Among them is Iranian journalist Nazila Maroufian, 23, who interviewed Mahsa Amini's father, Amjad Amini, after his daughter's death. In the interview, he accused officials of lying about the circumstances of his daughter's death.

Maroufian has been repeatedly detained by regime forces and released on bail.

She was most recently detained in Tehran on August 30 after she removed her state-mandated hair coverage and is currently in Tehran's notorious Evin prison.

In an audio message from Evin that was aired September 6 by several expatriate Persian-language media outlets and rights groups, Maroufian said she had been sexually assaulted during her most recent arrest.
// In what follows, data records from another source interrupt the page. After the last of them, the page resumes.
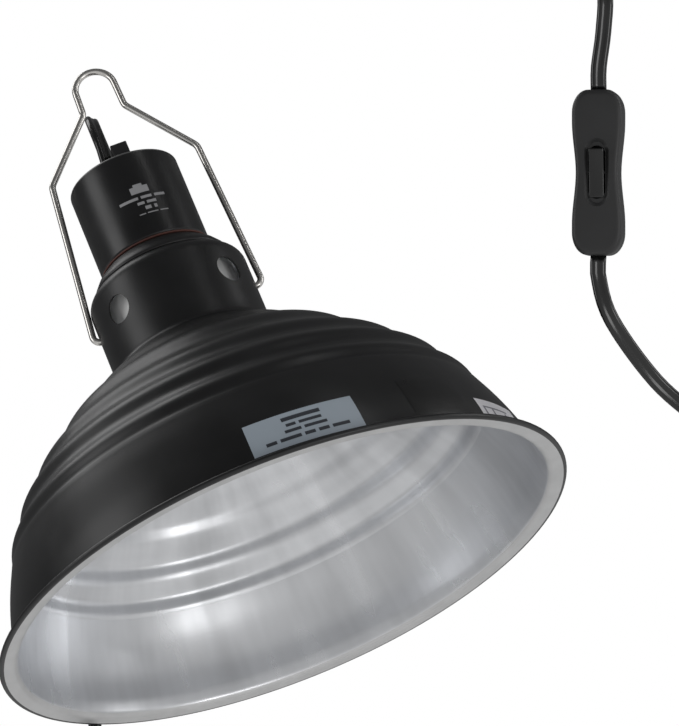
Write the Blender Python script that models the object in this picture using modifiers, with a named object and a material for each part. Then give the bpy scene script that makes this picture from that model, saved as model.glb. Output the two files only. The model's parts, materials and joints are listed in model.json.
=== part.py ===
"""Hanging heat lamp: spun dome, screw-shell socket, wire bail, flat cord, rocker switch and plug.

Metres, +Z up. The lamp hangs from its wire bail, and the world origin is the point of the bail's
loop that rests on a hook. Sizes below are millimetres on the lamp's own axes: x and y from the
dome's axis, z above the plane of the rim. +X runs along the bail's pivots, -Y is the front.
"""
import math

import bmesh
import bpy
from mathutils import Euler, Matrix, Vector

MM = 0.001
GAP = 0.3                     # clearance between pieces that only rest on each other
HANG_POINT = (4.0, 0.0, 260.0)  # underside of the wire at the top of the bail's loop
PIVOT_Z = 133.0               # height of the bail's pivots in the neck

# reflector
RIM_RADIUS = 127.0
LIP_WIDTH = 7.5
SHEET = 1.0
CREST_RADII = (46.0, 67.0, 84.0, 96.0, 104.4)  # the ripples' crests, from the neck outwards
RIPPLE_HEIGHT = 0.9           # crest above and valley below the plain curve
SKIRT_TOP_RADIUS = 107.6
NECK_RADIUS = 35.6
NECK_TOP = 151.0
NECK_MOUTH_RADIUS = 29.0
VENT_RADIUS = 6.3
VENT_ANGLES = (45, 135, 225, 315)
DOME_STEPS = 48

# socket housing
HOUSING_RADIUS = 25.0
HOUSING_TOP = 204.0
HOUSING_FOOT = 161.0
HOUSING_WALL = 1.6

# bail
WIRE_RADIUS = 1.5
LOOP_RADIUS = 9.0

# cord and switch
CORD_RADIUS = 2.6
SWITCH_CENTRE = (165.4, -128.7, 65.5)
SWITCH_EULER = (23.9, 23.4, -7.5)  # pitch, roll, yaw in degrees
SWITCH_TWIST = -11.0
SWITCH_LENGTH = 65.9
SWITCH_END_WIDTH = 21.0
SWITCH_WAIST = 18.0
SWITCH_DEPTH = 15.0
ROCKER_TILT = 8.0
COIL_CENTRE = (167.0, -140.0, 203.0)
COIL_MEAN_RADIUS = 33.0
COIL_HALF_WIDTH = 8.5         # of the bundled turns, outwards from the coil's middle
COIL_HALF_DEPTH = 7.0         # of the bundled turns, along the coil's axis
PLUG_FOOT = (127.0, -144.0, 268.0)   # where the cord enters; the blades point up

FINISHES = {
    # name: (colour, metallic, roughness)
    "black_paint": ((0.02, 0.02, 0.022), 0.1, 0.38),
    "black_plastic": ((0.025, 0.025, 0.026), 0.0, 0.3),
    "switch_plastic": ((0.045, 0.045, 0.047), 0.0, 0.45),
    "cord_vinyl": ((0.02, 0.02, 0.02), 0.0, 0.28),
    "red_fibre": ((0.28, 0.09, 0.06), 0.0, 0.7),
    "porcelain": ((0.75, 0.74, 0.71), 0.0, 0.25),
    "brass": ((0.78, 0.6, 0.3), 1.0, 0.3),
    "steel": ((0.6, 0.6, 0.6), 1.0, 0.25),
    "stainless": ((0.75, 0.74, 0.72), 1.0, 0.15),
    "white_wire": ((0.8, 0.8, 0.78), 0.0, 0.4),
}


def clear_scene():
    for thing in list(bpy.data.objects):
        bpy.data.objects.remove(thing, do_unlink=True)


def collection(name):
    made = bpy.data.collections.new(name)
    bpy.context.scene.collection.children.link(made)
    return made


def material(finish, node):
    colour, metallic, roughness = FINISHES[finish]
    made = bpy.data.materials.new(node)
    made.use_nodes = True
    shader = made.node_tree.nodes["Principled BSDF"]
    shader.inputs["Base Color"].default_value = (*colour, 1.0)
    shader.inputs["Metallic"].default_value = metallic
    shader.inputs["Roughness"].default_value = roughness
    made.diffuse_color = (*colour, 1.0)
    return made


def scaled(points):
    return [Vector(point) * MM for point in points]


# --- empties that hold the moving pieces -------------------------------------------------------

def empty(name, location, parent=None, rotation=None):
    made = bpy.data.objects.new(name, None)
    PARTS.objects.link(made)
    made.parent = parent
    made.location = location
    if rotation:
        made.rotation_euler = rotation
    return made


def add_piece(name, data, finish, holder, smooth=True):
    """Links a mesh or curve, whose points are in its holder's own axes, to that holder."""
    made = bpy.data.objects.new(name, data)
    PARTS.objects.link(made)
    data.materials.append(material(finish, name))
    made.parent = holder["empty"]
    made.location = -Vector(holder["offset"]) * MM
    if smooth and made.type == "MESH":
        data.shade_smooth()
    return made


# --- shapes --------------------------------------------------------------------------------------

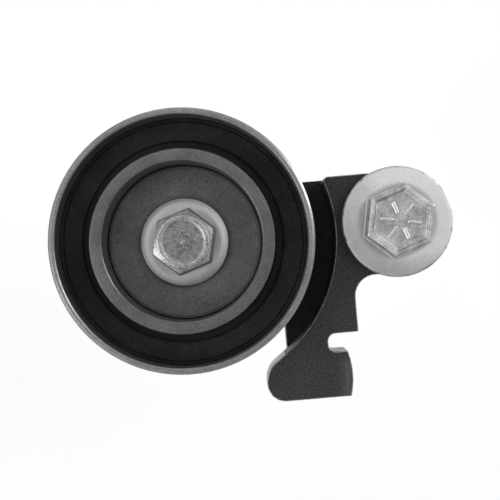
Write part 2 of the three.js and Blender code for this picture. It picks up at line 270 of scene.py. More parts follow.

"I was sexually assaulted in a situation where I was in the worst possible state," she said in the message, which appeared to have been recorded during a phone call to her family, adding that she was now on hunger strike in prison.

Her family also shared pictures of bruises she allegedly sustained in the assault.

"This strike is for me, but it is also for all the women in dire conditions in Iran," she said.

"Nazila Maroufian has been arrested for wearing inappropriate clothing in public places, and for publishing photographs of the way she was dressed on social media," the hardline Tasnim news agency reported.

Before her latest arrest, Maroufian was released on bail on August 13 from Evin prison after spending more than a month behind bars, and immediately posted a picture of herself without a headscarf.

Answering a question in court about posting the picture upon release and whether she regrets it, she said, "No, I haven't made any mistake."

Over the past year, an increasing number of women have been appearing bareheaded across Iran, especially in major cities.